Eights District Democrats, after balking at the district caucus, swung behind the state party’s endorsement of Sen. Lyndon B. Johnson for president late Saturday.
Only five of the district’s 22 counties and cities held out for an uninstructed national delegation when polled at the height of a state convention floor fight.
Holdouts were Charlottesvillle and the counties of Westmoreland, Lancaster, Greene and Louisa.
Helping swing the district strongly behind Johnson was word passed by close backers of Rep. Howard W. Smith the the congressman favored the endorsement.
The Eight nominated as its delegates to the national convention Del. Stanley Owens of Manassas, R.H. Perry, Charlottesville, Cecil Dickson, Purcellville and John Causey, West Point.
Named as alternates were Dr. Henry Townsend, Warrenton, and Mrs. Nancye Gordon Vaughan, Goochland.
John Gallsher, Manassas, was nominated for presidential elector.
Named to state central committee from the Eighth were Ben C. Garrett, King William; Dan M. Chichester, Stafford; Galleher; D. French Slaughter, Culpeper, J. Ray Larcombe, Fauquier; Mrs. H.H. Walton, Louisa; Newton; State Senator Thomas H. Blanton, Caroline; J. W. Williams, Albemarle, and Henry B. Gordon, Charlottesville. The convention elected 24 delegates-at large who will cast 12 of the state’s 33 votes in the national party convention. Twenty other votes willl be cast by the 40 delegates named by district caucuses. The national committeeman and committee-woman will have a half-vote each.
Attending the convention from Lancaster County were A. R. Beane, O.B. Chilton, Francis W. Jenkins, W. Collin Chilton, Ammon G. Dunton, J.S. Venable, Dixon L. Foster, W.T James, Jr. and T.D. McGinnes.
Record to Use New Type Face
Yes, out of several type faces studied and compared for every quality of easy reading, we’ve come up with one that is tops in its field. It’s called Corona, the typeface we are using in our news columns today. But, before we tell you more about it, we’d like you to compare Corona with our old type style in the examples below.
Corona, long American’s most popular newspaper body face, is used by more than twice as many papers as the second ranking face.

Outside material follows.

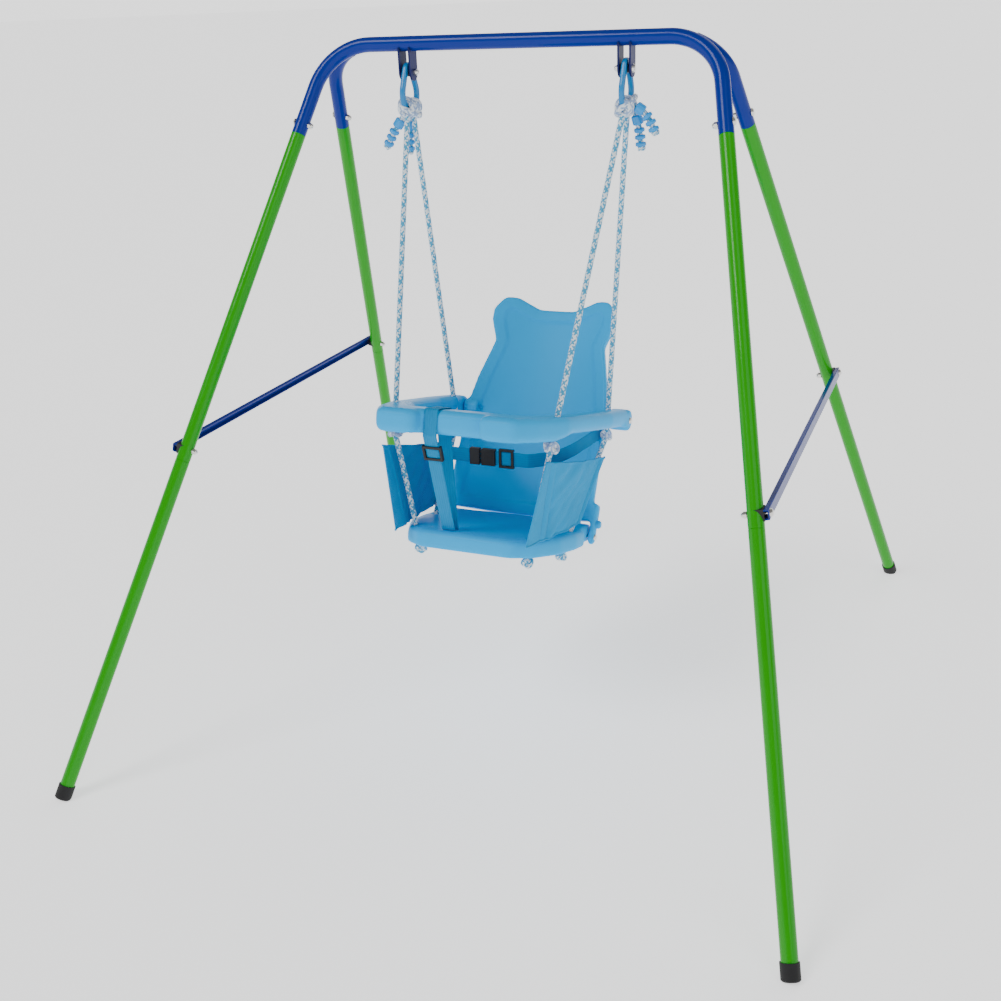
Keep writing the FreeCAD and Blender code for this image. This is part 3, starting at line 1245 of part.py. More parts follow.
def make_lap_belt(name, side, backrest):
    """Half of the lap belt, on edge, from the backrest round to the buckle."""
    thick = dim.web_thick
    end = dim.belt_end_x - dim.buckle_left * side
    line = [(dim.belt_side_x, dim.belt_side_y), (dim.belt_turn_x, -dim.belt_turn_y),
            (dim.belt_front_x, -dim.belt_front_y), (end, -dim.belt_front_y)]
    inside = [(end, -dim.belt_front_y + thick),
              (dim.belt_front_x - 0.7, -dim.belt_front_y + thick),
              (dim.belt_turn_x - thick, -dim.belt_turn_y + 0.8),
              (dim.belt_side_x - thick, dim.belt_side_y)]
    points = [(x if side > 0 else -x, y) for x, y in line + inside]
    place = BELT.multiply(Placement(Vector(0, 0, -float(dim.web_width) / 2), Rotation()))
    webbing = padded(f"lap_belt_{name}_web", "XY_Plane", points, dim.web_width, place)
    return node(f"lap_belt_{name}", cut(f"lap_belt_{name}", webbing, backrest))


def make_lap_fittings():
    """The slider on the right half of the lap belt, and the two halves of the buckle."""
    middle = float(dim.belt_front_y) - float(dim.web_thick) / 2
    turn = Rotation(Vector(0, 0, 1), Vector(0, -1, 0))
    along_x = Rotation(UP, 90)
    place = BELT.multiply(Placement(Vector(float(dim.adjuster_x), -middle, 0),
                                    turn.multiply(along_x)))
    tri_glide("lap_adjuster", place)
    depth, height, wall = 11.0, 30.0, 2.5
    right = float(dim.belt_end_x) - float(dim.buckle_left)
    left = -float(dim.belt_end_x) - float(dim.buckle_left)

    def on_belt(x, low):
        return BELT.multiply(Placement(Vector(x, -middle, low), Rotation()))

    socket = box("buckle_socket_case", 26, depth, height, on_belt(right - 13, -height / 2))
    mouth = box("buckle_socket_mouth", 24, depth - 2 * wall, height - 2 * wall,
                on_belt(right - 13 - wall, -height / 2 + wall))
    node("buckle_socket", cut("buckle_socket", socket, mouth))
    base = box("buckle_tongue_base", 19, depth, height, on_belt(left + 9.5, -height / 2))
    prongs = [box(f"buckle_prong_{i}", 21, 3.6, 4.5, on_belt(left + 28.5, shift - 2.25))
              for i, shift in enumerate((-8.5, 0, 8.5))]
    node("buckle_tongue", fuse("buckle_tongue", base, *prongs))


# ---------------------------------------------------------------- assembly
def build():
    make_top_tube()
    for side_name, side in SIDES:
        make_rear_stub(side_name, side)
        make_side_brace(f"side_brace_{side_name}", side)
    bottom = leg_bottom_height()
    joint, seam = float(dim.joint_height), float(dim.seam_height)
    brace = float(dim.brace_height)
    saddles = []
    for side_name, side in SIDES:
        for end_name, end in ENDS:
            tag = f"{end_name}_{side_name}"
            make_leg(f"leg_upper_{tag}", side, end, seam, joint, (JOINT_BOLT_HEIGHT, brace))
            make_leg(f"leg_lower_{tag}", side, end, bottom, seam, (brace,))
            make_foot_cap(f"foot_cap_{tag}", side, end)
            saddles.append(make_saddle(f"brace_saddle_{tag}", side, end))
    node("brace_saddles", group("brace_saddles", saddles))
    make_frame_fasteners()
    hangers = [make_hanger(side_name, side) for side_name, side in SIDES]
    for label, solids in zip(("pivot_bolts", "pivot_nuts", "pivot_bushes"), zip(*hangers)):
        node(label, group(label, solids))
    make_ropes()
    make_tray()
    make_pan()
    backrest = make_backrest()
    make_seat_fasteners()
    for side_name, side in SIDES:
        make_side_panel(side_name, side)
        make_lap_belt(side_name, side, backrest)
    make_crotch_strap()
    make_crotch_adjuster()
    make_lap_fittings()
    doc.recompute()


def check():
    """Stop on any failed object, and on any node that isn't a sound shape."""
    for made in doc.Objects:
        if "Invalid" in made.State or "Error" in made.State:
            raise RuntimeError(f"{made.Name} failed: {made.State}")
    for made in NODES:
        if made.Shape.isNull() or not made.Shape.isValid() or not made.Shape.Solids:
            raise RuntimeError(f"{made.Label} has no sound shape")


def export():
    os.makedirs("parts", exist_ok=True)
    for made in NODES:
        made.Shape.exportStep(os.path.join("parts", made.Label + ".step"))
        volume = sum(solid.Volume for solid in made.Shape.Solids)
        print(f"{made.Label}: {len(made.Shape.Solids)} solid(s), {volume / 1000:.2f} cm3")


build()
check()
export()
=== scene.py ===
"""Toddler swing set: camera, ropes, soft pieces, materials and studio round the CAD frame.

Metres, in the frame of the CAD: +X along the crossbar, +Y to the back, +Z up, with the
origin on the floor under the middle of the crossbar.
"""
import json
import math

import bmesh
import bpy
import numpy as np
from mathutils import Matrix, Vector, noise


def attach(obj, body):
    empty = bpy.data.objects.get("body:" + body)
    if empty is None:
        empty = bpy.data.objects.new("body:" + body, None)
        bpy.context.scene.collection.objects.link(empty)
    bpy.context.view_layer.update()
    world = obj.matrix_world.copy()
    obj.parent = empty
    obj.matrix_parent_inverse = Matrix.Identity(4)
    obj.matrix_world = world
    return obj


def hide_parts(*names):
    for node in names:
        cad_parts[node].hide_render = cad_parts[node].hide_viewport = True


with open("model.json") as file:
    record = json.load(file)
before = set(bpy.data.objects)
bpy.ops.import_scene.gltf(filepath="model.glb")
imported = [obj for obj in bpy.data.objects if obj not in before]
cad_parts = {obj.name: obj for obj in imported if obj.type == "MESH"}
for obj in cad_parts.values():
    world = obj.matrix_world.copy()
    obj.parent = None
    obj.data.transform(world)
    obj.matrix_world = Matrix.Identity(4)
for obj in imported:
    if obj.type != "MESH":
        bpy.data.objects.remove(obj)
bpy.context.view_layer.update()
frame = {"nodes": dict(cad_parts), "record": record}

SIDES = (("left", -1), ("right", 1))
ENDS = ("front", "rear")

# ---------------------------------------------------------------- camera
CAMERA_PLACE = (0.7985, -2.0156, 1.2880)
CAMERA_TURN_LEFT = 23.03
CAMERA_LOOK_DOWN = 22.72
CAMERA_ROLL = -2.50
CAMERA_LENS = 43.53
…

Corona was scientifically designed by typographic experts of Mergenthaler Linotype Company. It is styled specifically for use in modern newspapers where a clear-cut, plain letter can mean the difference between easy reading and the discomfort you get from the “cramped,” filled-in letters of some type styles.

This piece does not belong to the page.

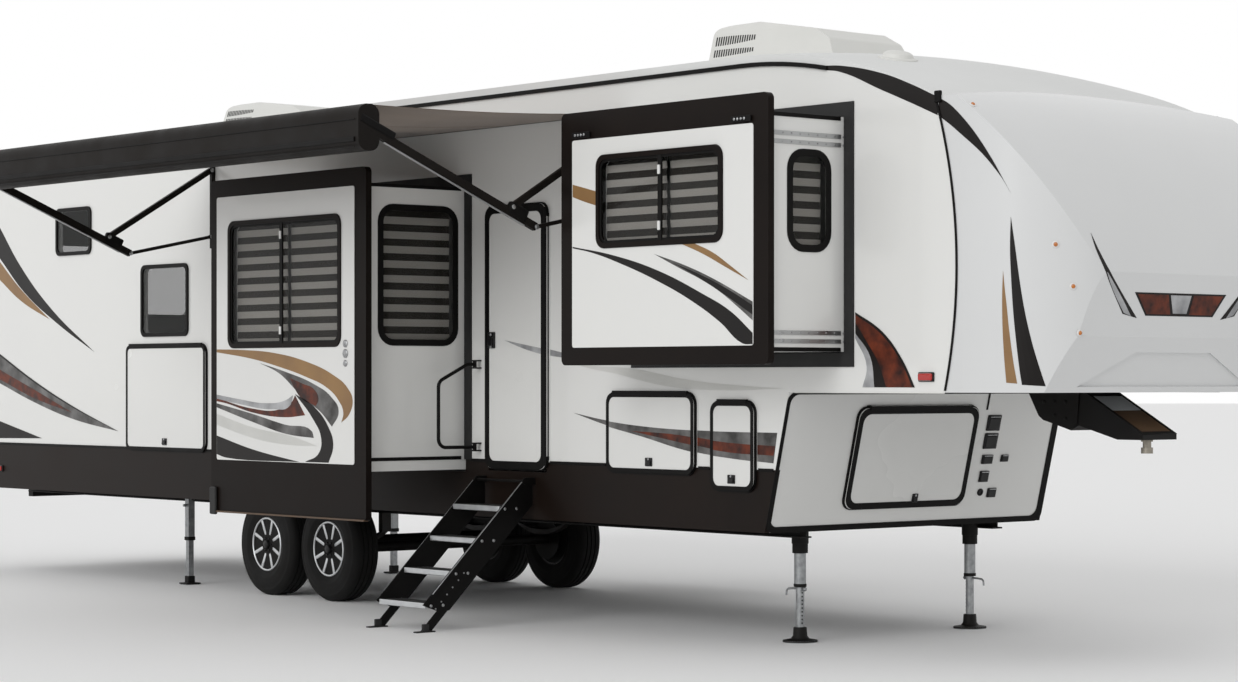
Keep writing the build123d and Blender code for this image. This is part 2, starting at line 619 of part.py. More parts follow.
with BuildPart() as slide_seals:
    for name, side, x0, x1, z0, z1, *rest in SLIDES:
        low = max(z0, BELT_Z)
        with BuildSketch(side_plane(side, HALF)):
            u = (x0 + x1) / 2 * -side
            if z0 > BELT_Z:
                with Locations((u, (z0 + z1) / 2)):
                    Rectangle(x1 - x0 + 2 * SEAL_WIDTH, z1 - z0 + 2 * SEAL_WIDTH)
                    Rectangle(x1 - x0 + 2 * LEAF_CLEAR, z1 - z0 + 2 * LEAF_CLEAR,
                              mode=Mode.SUBTRACT)
            else:
                with Locations((u, low)):
                    Rectangle(x1 - x0 + 2 * SEAL_WIDTH, z1 - low + SEAL_WIDTH,
                              align=(Align.CENTER, Align.MIN))
                    Rectangle(x1 - x0 + 2 * LEAF_CLEAR, z1 - low + LEAF_CLEAR,
                              align=(Align.CENTER, Align.MIN), mode=Mode.SUBTRACT)
        extrude(amount=SEAL_PROUD)
save(slide_seals.part, "slide_seals")

# Chassis: two I-section rails and the cross members between their webs
CROSS_X = [-5150, -4000, -2800, -1700, 700, 1900, 3100, 4300]
CROSS_HEIGHT = 100
CROSS_THICK = 50
RAIL_END_X = bulkhead_x(SKIRT_Z) - BULKHEAD_RUN
for side, name in ((-1, "door_side_rail"), (1, "off_side_rail")):
    with BuildPart() as rail:
        with BuildSketch(Plane.YZ.offset(REAR_X + WALL)):
            with Locations((side * RAIL_Y, (RAIL_TOP_Z + RAIL_LOW_Z) / 2)):
                Rectangle(RAIL_WEB, RAIL_DEPTH)
            with Locations((side * RAIL_Y, RAIL_TOP_Z)):
                Rectangle(RAIL_WIDTH, RAIL_FLANGE, align=(Align.CENTER, Align.MAX))
            with Locations((side * RAIL_Y, RAIL_LOW_Z)):
                Rectangle(RAIL_WIDTH, RAIL_FLANGE, align=(Align.CENTER, Align.MIN))
        extrude(amount=RAIL_END_X - REAR_X - WALL)
    save(rail.part, name)

with BuildPart() as cross_members:
    for x in CROSS_X:
        with BuildSketch(Plane.YZ.offset(x)):
            with Locations((0, (RAIL_TOP_Z + RAIL_LOW_Z) / 2)):
                Rectangle(2 * RAIL_Y - RAIL_WEB, CROSS_HEIGHT)
        extrude(amount=CROSS_THICK)
save(cross_members.part, "cross_members")

with BuildPart() as rear_bumper:
    with BuildSketch(Plane.XY.offset(BUMPER_Z0)):
        with Locations((REAR_X - BUMPER_PROUD, 0)):
            Rectangle(BUMPER_DEPTH, BUMPER_WIDTH, align=(Align.MIN, Align.CENTER))
    extrude(amount=BUMPER_Z1 - BUMPER_Z0)
save(rear_bumper.part, "rear_bumper")

# Axles: tube, spring seats, backing plates and spindles
AXLES = [("front", 0), ("rear", -AXLE_SPACING)]
with BuildPart() as axles:
    for name, x in AXLES:
        with BuildSketch(Plane(origin=(x, -BACKING_Y, TYRE_RADIUS), x_dir=(1, 0, 0),
                               z_dir=(0, 1, 0))):
            Circle(AXLE_TUBE)
        extrude(amount=2 * BACKING_Y)
        for side in (-1, 1):
            out = Plane(origin=(x, side * BACKING_Y, TYRE_RADIUS), x_dir=(1, 0, 0),
                        z_dir=(0, side, 0))
            with BuildSketch(out):
                Circle(BACKING_RADIUS)
            extrude(amount=BACKING_THICK)
            with BuildSketch(out):
                Circle(SPINDLE)
            extrude(amount=TRACK_HALF + SPINDLE_LENGTH - BACKING_Y)
save(axles.part, "axles")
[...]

Corona shows plenty of white space where white space counts; the letters a, o, and e, for example are opened up so the do not serve as “ink traps”— more space has been put around the letters to make them easier to read and more appealing to the eye. Each letter is designed so that it flows into the next, knitting together firmly into words.
Months of work went into drawing and re-drawing the complete alphabet, figures and punctuation marks in optically correct proportions and dimensions. the, master patterns were made to serve as guides for cutting the new type face on steel punches. Finally; small brass matrices, or letter master molds, were punched to be used in casting lead slugs on Linotype machines.